* ITEMS
-- Begin --

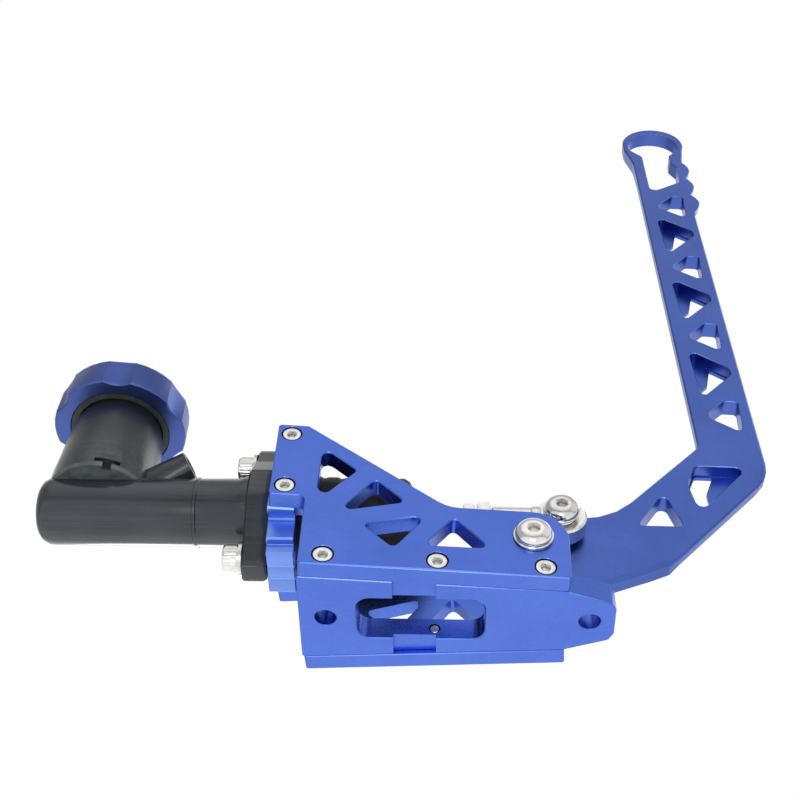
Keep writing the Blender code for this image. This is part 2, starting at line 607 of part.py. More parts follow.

-- End --
-- Begin --

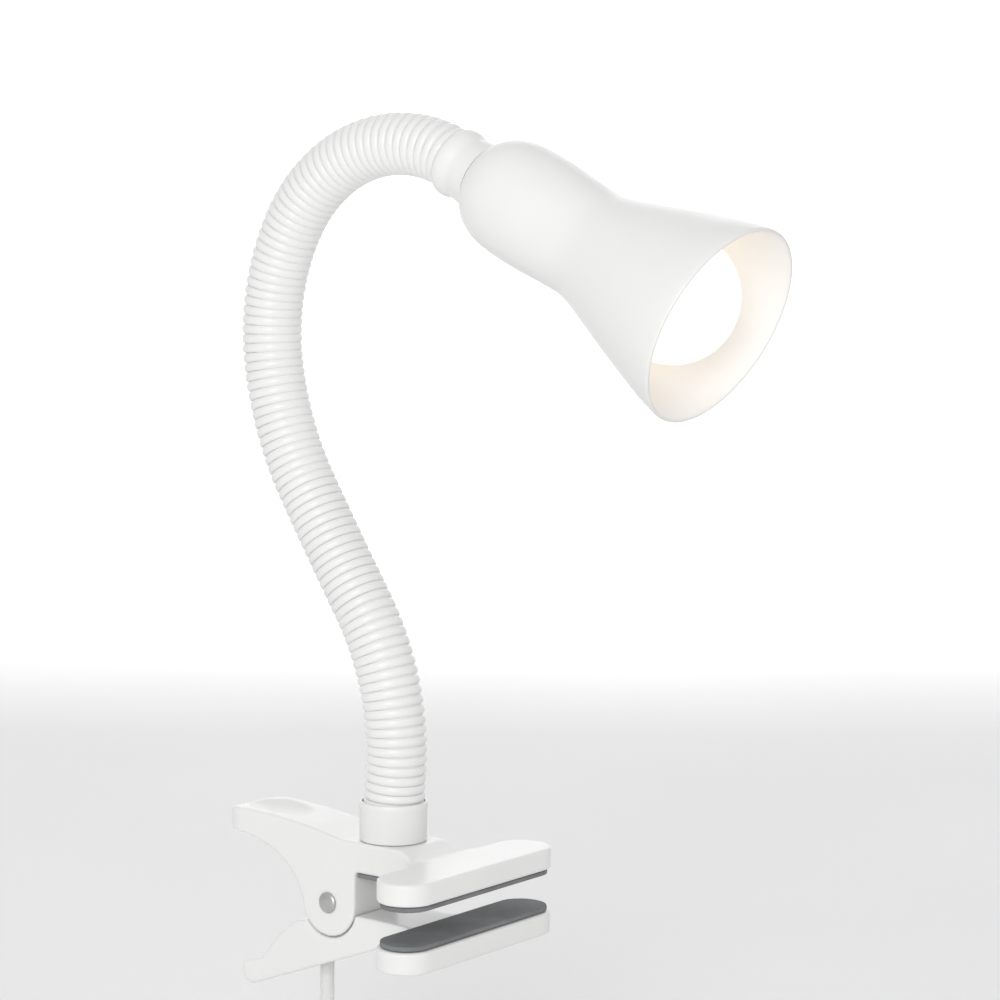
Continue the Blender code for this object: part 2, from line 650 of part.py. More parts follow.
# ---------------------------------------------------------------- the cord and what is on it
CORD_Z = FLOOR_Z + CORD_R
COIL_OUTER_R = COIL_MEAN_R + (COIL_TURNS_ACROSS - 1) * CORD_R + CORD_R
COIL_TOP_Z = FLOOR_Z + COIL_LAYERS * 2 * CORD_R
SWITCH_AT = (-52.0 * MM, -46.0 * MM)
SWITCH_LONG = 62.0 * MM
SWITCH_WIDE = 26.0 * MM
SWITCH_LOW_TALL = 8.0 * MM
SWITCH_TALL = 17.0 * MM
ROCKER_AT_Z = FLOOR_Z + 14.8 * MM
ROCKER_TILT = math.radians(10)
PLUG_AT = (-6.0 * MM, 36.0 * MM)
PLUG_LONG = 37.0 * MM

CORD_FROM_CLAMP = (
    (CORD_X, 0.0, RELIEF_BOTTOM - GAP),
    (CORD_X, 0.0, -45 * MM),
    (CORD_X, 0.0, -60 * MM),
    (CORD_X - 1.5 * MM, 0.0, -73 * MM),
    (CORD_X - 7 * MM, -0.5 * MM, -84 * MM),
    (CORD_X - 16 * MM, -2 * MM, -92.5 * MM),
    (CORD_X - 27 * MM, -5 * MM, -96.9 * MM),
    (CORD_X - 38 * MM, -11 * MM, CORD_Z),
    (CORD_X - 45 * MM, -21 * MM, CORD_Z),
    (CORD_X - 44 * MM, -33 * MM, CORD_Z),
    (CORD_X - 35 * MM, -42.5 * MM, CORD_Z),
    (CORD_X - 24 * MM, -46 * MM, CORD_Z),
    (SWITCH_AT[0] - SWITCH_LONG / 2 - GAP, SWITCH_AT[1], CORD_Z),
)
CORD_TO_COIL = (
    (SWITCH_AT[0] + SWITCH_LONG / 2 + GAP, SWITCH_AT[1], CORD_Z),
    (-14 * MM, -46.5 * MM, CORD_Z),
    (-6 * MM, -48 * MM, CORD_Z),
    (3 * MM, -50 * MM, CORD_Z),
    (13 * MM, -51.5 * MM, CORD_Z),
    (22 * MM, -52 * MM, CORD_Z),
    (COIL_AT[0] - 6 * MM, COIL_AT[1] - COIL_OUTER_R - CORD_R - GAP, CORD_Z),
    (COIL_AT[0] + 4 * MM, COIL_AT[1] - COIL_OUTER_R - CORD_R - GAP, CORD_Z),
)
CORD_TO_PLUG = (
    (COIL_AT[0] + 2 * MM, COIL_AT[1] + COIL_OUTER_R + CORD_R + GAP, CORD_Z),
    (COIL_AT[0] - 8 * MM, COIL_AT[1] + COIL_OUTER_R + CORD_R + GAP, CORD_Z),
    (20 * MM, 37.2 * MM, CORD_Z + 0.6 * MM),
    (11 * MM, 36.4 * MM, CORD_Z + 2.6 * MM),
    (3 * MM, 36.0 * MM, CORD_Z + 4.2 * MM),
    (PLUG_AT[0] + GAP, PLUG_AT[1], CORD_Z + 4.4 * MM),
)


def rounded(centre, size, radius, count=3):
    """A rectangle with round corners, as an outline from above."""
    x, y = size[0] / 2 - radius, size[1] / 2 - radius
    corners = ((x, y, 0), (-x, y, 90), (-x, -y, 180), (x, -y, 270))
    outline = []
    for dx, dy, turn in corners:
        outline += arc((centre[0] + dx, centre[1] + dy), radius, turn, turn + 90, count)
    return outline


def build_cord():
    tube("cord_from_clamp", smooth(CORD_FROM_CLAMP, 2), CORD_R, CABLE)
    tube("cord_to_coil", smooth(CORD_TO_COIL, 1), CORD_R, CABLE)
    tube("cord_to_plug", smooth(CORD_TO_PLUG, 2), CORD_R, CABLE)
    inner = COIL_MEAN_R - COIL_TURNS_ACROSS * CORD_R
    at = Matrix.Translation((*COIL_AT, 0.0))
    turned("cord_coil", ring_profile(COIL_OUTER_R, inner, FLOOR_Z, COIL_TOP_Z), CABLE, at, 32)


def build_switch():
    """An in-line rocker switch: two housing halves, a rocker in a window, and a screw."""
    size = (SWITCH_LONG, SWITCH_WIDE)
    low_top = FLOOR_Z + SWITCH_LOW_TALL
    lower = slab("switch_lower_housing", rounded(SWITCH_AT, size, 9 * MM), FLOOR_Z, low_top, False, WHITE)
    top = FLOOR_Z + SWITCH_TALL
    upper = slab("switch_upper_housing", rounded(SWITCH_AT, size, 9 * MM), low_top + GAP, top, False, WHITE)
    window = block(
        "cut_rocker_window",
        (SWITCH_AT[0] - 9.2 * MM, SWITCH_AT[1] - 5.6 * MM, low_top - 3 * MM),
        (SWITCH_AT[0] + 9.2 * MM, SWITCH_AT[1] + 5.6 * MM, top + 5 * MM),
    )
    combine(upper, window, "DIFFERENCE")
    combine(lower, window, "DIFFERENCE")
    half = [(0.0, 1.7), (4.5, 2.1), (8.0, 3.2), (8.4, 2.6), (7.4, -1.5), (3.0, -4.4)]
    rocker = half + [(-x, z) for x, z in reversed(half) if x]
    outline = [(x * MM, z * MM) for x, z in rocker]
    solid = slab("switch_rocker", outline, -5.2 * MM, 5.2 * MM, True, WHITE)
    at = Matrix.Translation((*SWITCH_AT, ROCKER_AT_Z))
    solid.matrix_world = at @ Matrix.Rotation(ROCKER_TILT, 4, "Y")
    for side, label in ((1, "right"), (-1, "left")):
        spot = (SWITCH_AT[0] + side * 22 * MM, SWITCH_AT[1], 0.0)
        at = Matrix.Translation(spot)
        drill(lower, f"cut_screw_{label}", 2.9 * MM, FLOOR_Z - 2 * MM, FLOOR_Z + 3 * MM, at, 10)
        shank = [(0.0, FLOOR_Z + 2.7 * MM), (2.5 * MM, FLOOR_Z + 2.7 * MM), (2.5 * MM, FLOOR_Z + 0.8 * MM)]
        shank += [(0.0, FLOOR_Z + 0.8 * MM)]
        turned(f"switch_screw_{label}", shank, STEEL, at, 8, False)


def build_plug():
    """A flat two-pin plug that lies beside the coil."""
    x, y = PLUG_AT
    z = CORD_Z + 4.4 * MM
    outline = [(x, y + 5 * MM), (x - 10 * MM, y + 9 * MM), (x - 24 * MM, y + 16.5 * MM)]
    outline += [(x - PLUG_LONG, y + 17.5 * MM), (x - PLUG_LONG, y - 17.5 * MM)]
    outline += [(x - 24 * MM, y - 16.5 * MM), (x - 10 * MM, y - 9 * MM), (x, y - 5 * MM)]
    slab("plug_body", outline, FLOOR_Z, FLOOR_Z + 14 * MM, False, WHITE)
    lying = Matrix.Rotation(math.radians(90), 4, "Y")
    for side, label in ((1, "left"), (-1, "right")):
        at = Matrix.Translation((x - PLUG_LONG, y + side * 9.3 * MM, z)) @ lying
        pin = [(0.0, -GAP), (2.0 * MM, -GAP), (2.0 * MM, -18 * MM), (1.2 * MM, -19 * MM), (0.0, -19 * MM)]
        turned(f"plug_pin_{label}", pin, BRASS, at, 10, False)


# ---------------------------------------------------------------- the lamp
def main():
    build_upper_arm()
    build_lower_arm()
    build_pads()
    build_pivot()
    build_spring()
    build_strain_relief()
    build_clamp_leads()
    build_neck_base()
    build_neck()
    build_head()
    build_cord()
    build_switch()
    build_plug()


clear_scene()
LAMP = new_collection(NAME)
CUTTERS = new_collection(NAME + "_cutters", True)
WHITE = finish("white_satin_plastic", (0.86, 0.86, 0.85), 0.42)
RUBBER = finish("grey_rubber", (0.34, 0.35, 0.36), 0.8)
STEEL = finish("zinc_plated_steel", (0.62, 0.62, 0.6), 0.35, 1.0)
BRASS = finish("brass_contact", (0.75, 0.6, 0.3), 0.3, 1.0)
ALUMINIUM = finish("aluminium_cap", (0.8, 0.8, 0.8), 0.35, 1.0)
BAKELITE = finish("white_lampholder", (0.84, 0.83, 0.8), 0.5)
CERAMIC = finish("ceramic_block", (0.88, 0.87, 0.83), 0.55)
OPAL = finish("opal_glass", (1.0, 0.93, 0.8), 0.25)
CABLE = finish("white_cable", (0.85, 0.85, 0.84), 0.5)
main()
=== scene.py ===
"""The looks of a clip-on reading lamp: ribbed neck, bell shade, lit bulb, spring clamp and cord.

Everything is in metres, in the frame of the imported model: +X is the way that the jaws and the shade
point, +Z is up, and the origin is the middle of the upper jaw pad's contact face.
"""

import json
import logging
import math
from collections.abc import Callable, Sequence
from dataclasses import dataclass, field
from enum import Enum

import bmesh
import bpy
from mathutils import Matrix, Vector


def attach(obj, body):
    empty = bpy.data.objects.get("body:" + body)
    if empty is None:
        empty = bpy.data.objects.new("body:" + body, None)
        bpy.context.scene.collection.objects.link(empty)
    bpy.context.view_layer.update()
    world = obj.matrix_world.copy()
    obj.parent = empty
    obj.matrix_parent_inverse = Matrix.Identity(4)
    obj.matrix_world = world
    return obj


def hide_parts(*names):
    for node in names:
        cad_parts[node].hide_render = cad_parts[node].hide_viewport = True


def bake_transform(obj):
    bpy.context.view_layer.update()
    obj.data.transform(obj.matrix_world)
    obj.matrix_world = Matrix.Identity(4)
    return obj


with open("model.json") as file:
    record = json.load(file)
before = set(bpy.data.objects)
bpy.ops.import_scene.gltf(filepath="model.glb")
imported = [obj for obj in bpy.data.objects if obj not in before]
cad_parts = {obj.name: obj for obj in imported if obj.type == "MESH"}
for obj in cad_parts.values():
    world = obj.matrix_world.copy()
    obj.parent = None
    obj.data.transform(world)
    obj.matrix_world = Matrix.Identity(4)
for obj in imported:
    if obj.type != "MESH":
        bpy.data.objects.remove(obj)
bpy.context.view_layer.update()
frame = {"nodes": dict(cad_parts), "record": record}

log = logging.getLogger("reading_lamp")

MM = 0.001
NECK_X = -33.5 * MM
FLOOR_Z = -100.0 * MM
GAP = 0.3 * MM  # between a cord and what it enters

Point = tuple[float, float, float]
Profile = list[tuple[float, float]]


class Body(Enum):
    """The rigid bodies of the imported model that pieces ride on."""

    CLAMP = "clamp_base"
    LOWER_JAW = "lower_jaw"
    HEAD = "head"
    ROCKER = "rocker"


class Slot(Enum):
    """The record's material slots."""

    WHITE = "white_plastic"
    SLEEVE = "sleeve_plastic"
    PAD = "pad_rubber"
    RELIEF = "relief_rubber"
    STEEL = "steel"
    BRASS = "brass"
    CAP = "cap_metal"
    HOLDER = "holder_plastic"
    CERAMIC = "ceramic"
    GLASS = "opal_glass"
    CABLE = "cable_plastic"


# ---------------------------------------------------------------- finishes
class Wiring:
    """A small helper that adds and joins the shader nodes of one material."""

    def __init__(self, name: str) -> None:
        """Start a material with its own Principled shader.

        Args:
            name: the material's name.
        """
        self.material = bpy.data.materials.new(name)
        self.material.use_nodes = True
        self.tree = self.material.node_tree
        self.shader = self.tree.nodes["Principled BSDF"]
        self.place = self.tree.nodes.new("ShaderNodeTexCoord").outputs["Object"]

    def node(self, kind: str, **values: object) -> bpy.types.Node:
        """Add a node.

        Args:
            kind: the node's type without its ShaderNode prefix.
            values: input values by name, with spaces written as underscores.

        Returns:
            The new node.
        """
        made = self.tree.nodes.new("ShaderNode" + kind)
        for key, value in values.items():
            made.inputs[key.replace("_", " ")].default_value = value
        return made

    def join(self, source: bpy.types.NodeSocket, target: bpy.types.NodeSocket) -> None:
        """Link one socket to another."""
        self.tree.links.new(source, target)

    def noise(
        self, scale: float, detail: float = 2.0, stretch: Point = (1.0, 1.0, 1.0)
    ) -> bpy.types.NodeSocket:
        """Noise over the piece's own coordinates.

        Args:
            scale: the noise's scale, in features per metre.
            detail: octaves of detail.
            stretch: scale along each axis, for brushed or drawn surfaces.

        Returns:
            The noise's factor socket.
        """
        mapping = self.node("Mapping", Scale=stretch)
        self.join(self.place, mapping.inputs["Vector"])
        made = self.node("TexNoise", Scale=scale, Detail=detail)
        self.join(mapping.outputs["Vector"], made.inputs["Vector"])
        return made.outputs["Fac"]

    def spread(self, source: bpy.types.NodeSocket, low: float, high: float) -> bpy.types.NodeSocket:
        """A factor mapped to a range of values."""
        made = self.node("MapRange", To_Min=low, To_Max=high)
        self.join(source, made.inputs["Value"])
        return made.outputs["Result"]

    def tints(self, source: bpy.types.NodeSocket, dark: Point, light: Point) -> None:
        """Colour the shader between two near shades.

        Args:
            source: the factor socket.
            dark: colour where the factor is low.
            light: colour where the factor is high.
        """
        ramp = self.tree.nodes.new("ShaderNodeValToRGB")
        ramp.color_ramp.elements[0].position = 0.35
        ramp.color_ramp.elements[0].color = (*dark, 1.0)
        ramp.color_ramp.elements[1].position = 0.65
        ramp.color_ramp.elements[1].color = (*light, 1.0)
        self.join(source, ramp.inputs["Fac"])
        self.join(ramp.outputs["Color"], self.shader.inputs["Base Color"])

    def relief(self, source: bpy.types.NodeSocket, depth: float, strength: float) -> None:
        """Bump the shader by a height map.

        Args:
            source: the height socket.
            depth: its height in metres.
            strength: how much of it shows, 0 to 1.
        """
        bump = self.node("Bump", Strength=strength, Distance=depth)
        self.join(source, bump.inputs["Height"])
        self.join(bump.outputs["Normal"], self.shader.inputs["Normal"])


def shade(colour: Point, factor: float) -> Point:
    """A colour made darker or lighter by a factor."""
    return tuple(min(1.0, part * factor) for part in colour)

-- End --
-- Begin --

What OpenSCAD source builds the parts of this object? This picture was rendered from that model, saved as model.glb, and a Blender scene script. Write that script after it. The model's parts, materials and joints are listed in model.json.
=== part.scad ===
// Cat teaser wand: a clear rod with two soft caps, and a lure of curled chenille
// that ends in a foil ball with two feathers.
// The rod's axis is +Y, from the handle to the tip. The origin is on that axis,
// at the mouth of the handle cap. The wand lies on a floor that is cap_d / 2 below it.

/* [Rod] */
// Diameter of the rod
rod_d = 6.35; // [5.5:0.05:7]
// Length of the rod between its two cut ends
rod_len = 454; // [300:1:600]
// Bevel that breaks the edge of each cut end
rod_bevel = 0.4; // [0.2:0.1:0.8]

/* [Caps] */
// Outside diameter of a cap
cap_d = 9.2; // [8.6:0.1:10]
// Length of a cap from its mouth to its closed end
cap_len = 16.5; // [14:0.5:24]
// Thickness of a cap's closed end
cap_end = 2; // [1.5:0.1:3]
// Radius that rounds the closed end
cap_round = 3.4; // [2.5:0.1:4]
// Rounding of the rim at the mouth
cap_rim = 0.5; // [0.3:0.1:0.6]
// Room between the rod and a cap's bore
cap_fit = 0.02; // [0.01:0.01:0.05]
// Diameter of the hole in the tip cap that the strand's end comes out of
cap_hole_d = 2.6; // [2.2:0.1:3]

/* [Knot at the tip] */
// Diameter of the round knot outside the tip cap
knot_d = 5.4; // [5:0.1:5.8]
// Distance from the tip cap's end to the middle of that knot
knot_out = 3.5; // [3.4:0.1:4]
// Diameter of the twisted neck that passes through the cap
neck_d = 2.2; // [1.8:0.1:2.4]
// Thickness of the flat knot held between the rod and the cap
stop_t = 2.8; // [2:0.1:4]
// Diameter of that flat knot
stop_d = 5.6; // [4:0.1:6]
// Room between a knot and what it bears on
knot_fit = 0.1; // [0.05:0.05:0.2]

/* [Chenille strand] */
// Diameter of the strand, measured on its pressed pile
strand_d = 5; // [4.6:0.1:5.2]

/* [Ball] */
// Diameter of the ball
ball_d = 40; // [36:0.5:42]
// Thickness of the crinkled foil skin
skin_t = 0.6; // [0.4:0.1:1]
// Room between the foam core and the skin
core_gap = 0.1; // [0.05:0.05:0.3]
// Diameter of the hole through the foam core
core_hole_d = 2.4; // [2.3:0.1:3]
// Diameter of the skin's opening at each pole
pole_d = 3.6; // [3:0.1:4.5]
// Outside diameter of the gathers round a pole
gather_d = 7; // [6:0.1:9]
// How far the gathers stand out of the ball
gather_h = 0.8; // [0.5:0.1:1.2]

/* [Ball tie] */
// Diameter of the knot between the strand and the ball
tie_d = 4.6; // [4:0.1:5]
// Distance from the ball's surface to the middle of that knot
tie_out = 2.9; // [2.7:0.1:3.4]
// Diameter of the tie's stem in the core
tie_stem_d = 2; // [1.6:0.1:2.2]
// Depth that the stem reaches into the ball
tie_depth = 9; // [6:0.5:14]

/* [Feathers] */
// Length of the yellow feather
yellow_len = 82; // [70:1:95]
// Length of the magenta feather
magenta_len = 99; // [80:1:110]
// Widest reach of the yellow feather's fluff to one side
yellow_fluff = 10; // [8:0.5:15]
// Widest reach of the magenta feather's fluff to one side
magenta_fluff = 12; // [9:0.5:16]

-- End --

* CHALLENGE
In the listing above, find the line with "clear_scene()" and the line with "before = set(bpy.data.objects)". Output those two lines and every line between them, exactly as written.

* SOLUTION TO THE PROBLEM
clear_scene()
LAMP = new_collection(NAME)
CUTTERS = new_collection(NAME + "_cutters", True)
WHITE = finish("white_satin_plastic", (0.86, 0.86, 0.85), 0.42)
RUBBER = finish("grey_rubber", (0.34, 0.35, 0.36), 0.8)
STEEL = finish("zinc_plated_steel", (0.62, 0.62, 0.6), 0.35, 1.0)
BRASS = finish("brass_contact", (0.75, 0.6, 0.3), 0.3, 1.0)
ALUMINIUM = finish("aluminium_cap", (0.8, 0.8, 0.8), 0.35, 1.0)
BAKELITE = finish("white_lampholder", (0.84, 0.83, 0.8), 0.5)
CERAMIC = finish("ceramic_block", (0.88, 0.87, 0.83), 0.55)
OPAL = finish("opal_glass", (1.0, 0.93, 0.8), 0.25)
CABLE = finish("white_cable", (0.85, 0.85, 0.84), 0.5)
main()
=== scene.py ===
"""The looks of a clip-on reading lamp: ribbed neck, bell shade, lit bulb, spring clamp and cord.

Everything is in metres, in the frame of the imported model: +X is the way that the jaws and the shade
point, +Z is up, and the origin is the middle of the upper jaw pad's contact face.
"""

import json
import logging
import math
from collections.abc import Callable, Sequence
from dataclasses import dataclass, field
from enum import Enum

import bmesh
import bpy
from mathutils import Matrix, Vector


def attach(obj, body):
    empty = bpy.data.objects.get("body:" + body)
    if empty is None:
        empty = bpy.data.objects.new("body:" + body, None)
        bpy.context.scene.collection.objects.link(empty)
    bpy.context.view_layer.update()
    world = obj.matrix_world.copy()
    obj.parent = empty
    obj.matrix_parent_inverse = Matrix.Identity(4)
    obj.matrix_world = world
    return obj


def hide_parts(*names):
    for node in names:
        cad_parts[node].hide_render = cad_parts[node].hide_viewport = True


def bake_transform(obj):
    bpy.context.view_layer.update()
    obj.data.transform(obj.matrix_world)
    obj.matrix_world = Matrix.Identity(4)
    return obj


with open("model.json") as file:
    record = json.load(file)
before = set(bpy.data.objects)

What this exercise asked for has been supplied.